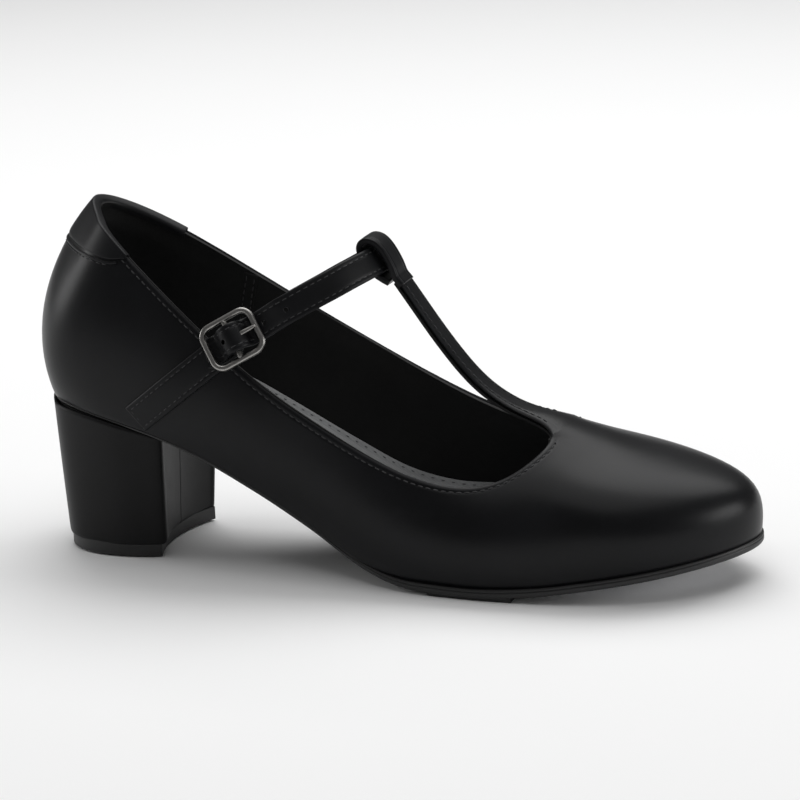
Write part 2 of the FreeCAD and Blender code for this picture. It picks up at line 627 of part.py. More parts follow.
def build_straps():
    """Ankle strap in its two parts, the tab that holds the buckle, and the buckle."""
    centre, along, across, out = buckle_frame_axes()

    def local(a, w, n):
        return centre + along * a + across * w + out * n

    thick = STRAP_THICK - 0.4
    reach = BUCKLE_LENGTH / BASE_BUCKLE
    per_station = 6
    outside = strap_frames(STRAP_OUT, per_station * (len(STRAP_OUT) - 1))
    hinge = HINGE_STEP * per_station
    billet = [(local(a * reach, 0, h), along, out) for a, h in smooth_path(BILLET, 48)]
    end = strap_solid(retangent(outside[hinge:-2] + billet), STRAP_WIDTH, thick)
    slot = Part.makeBox(4.4, 2.2, 12, Vec(1.7, -1.1, -6))
    matrix = FreeCAD.Matrix(along.x, across.x, out.x, centre.x, along.y, across.y, out.y, centre.y,
                            along.z, across.z, out.z, centre.z, 0, 0, 0, 1)
    keep("ankle_strap_end", end.cut(slot.transformGeometry(matrix)))

    fixed = side_strip(1, (44.0, 48.5), (75.0, 74.8), 16, 0.3 + thick / 2)
    inside = strap_frames(STRAP_IN, per_station * (len(STRAP_IN) - 1))
    fixed += inside[::-1] + outside[1:hinge]
    keep("ankle_strap_inner", strap_solid(retangent(fixed), STRAP_WIDTH, thick))

    tab = side_strip(-1, TAB_FROM, TAB_TO, 18, 0.3 + TAB_THICK / 2)
    for a, h in smooth_path(CHAPE, 10):
        tab.append((local(a * reach, 0, h), along, out))
    strip = strap_solid(retangent(tab), TAB_WIDTH, TAB_THICK)
    sleeve = Part.makeCylinder(2.0, STRAP_WIDTH, Vec(0, -STRAP_WIDTH / 2, 0), Vec(0, 1, 0))
    bore = Part.makeCylinder(1.15, STRAP_WIDTH + 3, Vec(0, -STRAP_WIDTH / 2 - 1.5, 0), Vec(0, 1, 0))
    sleeve = sleeve.cut(bore)
    gap = Part.makeBox(6, 2.6, 6, Vec(-2.4, -1.3, -2.6))
    strip = strip.fuse(sleeve.transformGeometry(matrix)).cut(gap.transformGeometry(matrix))
    keep("buckle_tab", strip.cut(bore.transformGeometry(matrix)))

    half_l = BUCKLE_LENGTH / 2
    half_w = BUCKLE_WIDTH / 2
    outer = rounded(half_l, half_w, 4.6)
    hole = rounded(half_l - BUCKLE_BAR, half_w - BUCKLE_BAR, 2.6)
    frame = Part.Face(outer).extrude(Vec(0, 0, BUCKLE_THICK))
    frame = frame.cut(Part.Face(hole).extrude(Vec(0, 0, BUCKLE_THICK)))
    frame.translate(Vec(0, 0, -BUCKLE_THICK / 2))
    bar = Part.makeCylinder(0.9, BUCKLE_WIDTH - 1.0, Vec(0, -half_w + 0.5, 0), Vec(0, 1, 0))
    keep("buckle_frame", frame.fuse(bar).transformGeometry(matrix))

    tip = half_l + 0.2
    side = [(0.4, -1.4), (2.2, 0.2), (5.0, 1.15), (tip, 1.15), (tip, 2.3), (4.6, 2.5), (1.4, 1.6)]
    points = [Vec(x, -0.8, z) for x, z in side]
    shaft = Part.Face(Part.makePolygon(points + points[:1])).extrude(Vec(0, 1.6, 0))
    ring = Part.makeCylinder(1.75, 1.6, Vec(0, -0.8, 0), Vec(0, 1, 0))
    bore = Part.makeCylinder(1.05, 4, Vec(0, -2, 0), Vec(0, 1, 0))
    keep("buckle_prong", shaft.fuse(ring).cut(bore).transformGeometry(matrix))


def rounded(half_x, half_y, radius):
    """Rounded rectangle wire in the XY plane."""
    x = half_x - radius
    y = half_y - radius
    k = radius * math.sqrt(0.5)
    corners = [(x, y, 1, 1), (-x, y, -1, 1), (-x, -y, -1, -1), (x, -y, 1, -1)]
    edges = []
    ends = []
    for cx, cy, sx, sy in corners:
        first = Vec(cx + (radius if sx * sy > 0 else 0) * sx, cy + (0 if sx * sy > 0 else radius) * sy, 0)
        last = Vec(cx + (0 if sx * sy > 0 else radius) * sx, cy + (radius if sx * sy > 0 else 0) * sy, 0)
        mid = Vec(cx + k * sx, cy + k * sy, 0)
        ends.append((first, last))
        edges.append(Part.Arc(first, mid, last).toShape())
    for i in range(4):
        edges.append(Part.makeLine(ends[i][1], ends[(i + 1) % 4][0]))
    return Part.Wire(Part.__sortEdges__(edges))


def side_strip(side, start, end, steps, lift):
    """Frames of a strip that lies on the side of the upper; side is -1 outer, 1 inner."""
    frames = []
    u = 2.6 if side < 0 else STATIONS - 2.6
    r = 0.3
    for s in spread(0.0, 1.0, steps):
        x = start[0] + (end[0] - start[0]) * s
        z = start[1] + (end[1] - start[1]) * s
        goal = place(x, 0, z)
        u, r = side_station(goal.x, goal.z, u, r)
        out = shell_normal(u, r)
        frames.append((shell_point(u, r) + out * lift, Vec(1, 0, 0), out))
    return retangent(frames)


def retangent(frames):
    """Same frames with their directions taken from the neighbouring points."""
    out = []
    for n, (p, _, normal) in enumerate(frames):
        ahead = frames[min(n + 1, len(frames) - 1)][0]
        behind = frames[max(n - 1, 0)][0]
        along = (ahead - behind).normalize()
        square = (normal - along * normal.dot(along)).normalize()
        out.append((p, along, square))
    return out


def main():
    build_upper()
    build_soles()
    build_ball_pad_and_tap()
    build_heel()
    build_t_strap()
    build_straps()
    os.makedirs("parts", exist_ok=True)
    for name, shape in PIECES.items():
        print(name, round(shape.Volume, 1), shape.isValid(), len(shape.Solids))
        shape.exportStep("parts/%s.step" % name)


main()
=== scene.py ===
import logging
import math
from dataclasses import dataclass
from enum import Enum
from typing import Callable, Sequence

import bmesh
import bpy
import numpy as np
from mathutils import Matrix, Vector
from mathutils.bvhtree import BVHTree
from mathutils.kdtree import KDTree


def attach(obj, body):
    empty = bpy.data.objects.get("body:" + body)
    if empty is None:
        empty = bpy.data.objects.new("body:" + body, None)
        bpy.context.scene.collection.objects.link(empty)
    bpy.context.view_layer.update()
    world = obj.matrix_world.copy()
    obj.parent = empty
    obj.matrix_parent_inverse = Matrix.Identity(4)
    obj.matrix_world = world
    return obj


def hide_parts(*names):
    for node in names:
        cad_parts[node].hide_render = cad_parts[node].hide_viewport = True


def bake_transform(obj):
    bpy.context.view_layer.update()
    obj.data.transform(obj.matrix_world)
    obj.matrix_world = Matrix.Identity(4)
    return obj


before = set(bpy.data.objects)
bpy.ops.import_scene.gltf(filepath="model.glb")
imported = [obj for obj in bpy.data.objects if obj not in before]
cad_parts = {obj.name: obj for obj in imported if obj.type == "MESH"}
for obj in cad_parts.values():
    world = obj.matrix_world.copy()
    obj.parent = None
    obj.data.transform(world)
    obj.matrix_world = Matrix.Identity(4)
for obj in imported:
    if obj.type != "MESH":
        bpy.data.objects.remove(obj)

LOG = logging.getLogger("tap_shoe")
MM = 0.001
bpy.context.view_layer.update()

# --------------------------------------------------------------------------- the last
# Distances run forward in millimetres from the back of the heel seat, heights up from the floor, and
# the outer side has negative Y. The rows of RISE_SHARE and TOE_SPRING are (distance, value), those of
# TOP_OUT, TOP_IN and TBAR are places on the shoe, and SWELL has (swell, lift) of three rings per rib.
HEEL_MID = 26.0
BALL_JOINT = 4.1
HEEL_RISE = 49.2
RISE_SHARE = [(-8, 1.045), (0, 1.0), (15, 0.965), (30, 0.91), (46, 0.82), (62, 0.69), (80, 0.505),
              (98, 0.30), (115, 0.108), (130, 0.016), (145, 0.0), (160, 0.0), (178, 0.0), (192, 0.0),
              (222, 0.0), (246, 0.0)]
TOE_SPRING = [(-8, 0.0), (98, 0.0), (130, 0.0), (145, 0.0), (160, 0.0), (178, 1.6), (192, 3.7),
              (222, 8.2), (246, 11.2)]
FEATHER_X = [3.0, 8.5, 30.0, 62.0, 98.0, 130.0, 160.0, 192.0, 222.0, 239.5]
FEATHER_OUT = [0.0, -16.0, -24.8, -26.0, -28.0, -34.0, -37.0, -35.0, -23.5, 3.0]
FEATHER_IN = [0.0, 16.0, 24.8, 22.5, 21.5, 28.5, 36.5, 37.0, 26.0, 3.0]
TOP_OUT = [(19.3, 0, 115.8), (25.4, -11.5, 112.5), (36.9, -21.5, 105), (73.8, -28.5, 73.4),
           (104, -31.5, 53.2), (132, -33, 39.6), (156, -31, 35.2), (171, -24.5, 41),
           (178.0, -12.5, 47.4), (179.2, 0, 49.2)]
TOP_IN = [(19.3, 0, 115.8), (23.5, 11.5, 113.1), (42.8, 20.5, 101.6), (74, 25.5, 82.1),
          (104, 28, 64.5), (132, 28, 50.6), (156, 26.5, 42.5), (171, 22, 43.3),
          (178.0, 12.5, 47.2), (179.2, 0, 49.2)]
SWELL = [(10.2, 0, 13.2, 0, 10.6, 0.8), (9.2, 0, 11.2, 0, 7.5, 0.2), (5, 0, 6.5, 0, 4, 0),
         (4, 0, 5, 0, 3, 0), (3.5, 0, 4.5, 0, 2, 0), (5, 0, 5.5, 1, 3, 1), (6, 1, 7, 3, 4, 2),
         (9, 2, 10, 5, 6, 2), (15, 3.6, 17.3, 7.9, 6.7, -1.1), (16.8, 6.8, 29.8, 4.5, 18.4, -3.7)]
TBAR = [(179.2, 49.2, 12.5), (177.5, 49.8, 10.4), (175.5, 50.6, 8.6), (171.5, 51.5, 6.6),
        (166, 52.5, 5.6), (160, 54.6, 5.2), (153.5, 58.6, 5.0), (148, 63.6, 5.0), (142, 70.8, 5.0),
        (136, 78.9, 5.0), (130.2, 87.4, 5.0), (125.6, 94.0, 5.0)]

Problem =
Only a number is needed: how many lines of the material above contain "context"?

Response to this exercise =
4